Dec 18, 2012; Oakland, CA, USA; Oakland Athletics shortstop Hiroyuki Nakajima poses for photos with his jersey during a press conference announcing his signing at O.co Coliseum. Mandatory Credit: Kyle Terada-USA TODAY Sports

According to CBS Sports baseball insider Danny Knobler,  ”A’s people” have been very “unimpressed” by Nakajima and consider the shortstop position to be “open.”

Nakajima has played in ten spring training games and has a slash line of .250/.357/.292. He has also struck out ten times in twenty-four at-bats.

There has been nothing to like about his spring training. Instead, it raises question marks for the Athletics.

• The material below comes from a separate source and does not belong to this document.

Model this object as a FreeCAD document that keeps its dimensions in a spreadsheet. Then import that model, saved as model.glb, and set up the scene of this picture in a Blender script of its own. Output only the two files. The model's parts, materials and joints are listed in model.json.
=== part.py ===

The thing that has stood out the most about the 2013 Oakland Athletics heading into the season is how much depth there is on the roster. This depth was supposed to be ammunition the A’s could have at their disposal throughout the season — it might become utilized much sooner then expected.

One major piece of that depth is shortstop Jed Lowrie. The A’s traded for him during the off-season and planned to use him all over the infield. Since the team traded away first baseman Chris Carter in the package that landed Lowrie, it was expected that he would play an important role as a platoon option for A’s manager Bob Melvin at first base — this makes sense considering he is a right-handed hitter (Brandon Moss hits left-handed) that can hit for power. But now that Nakajima is struggling to impress, Lowrie might see plenty of playing time at shortstop. Lowrie has a slash line of .375/.483/.708 so far this spring training.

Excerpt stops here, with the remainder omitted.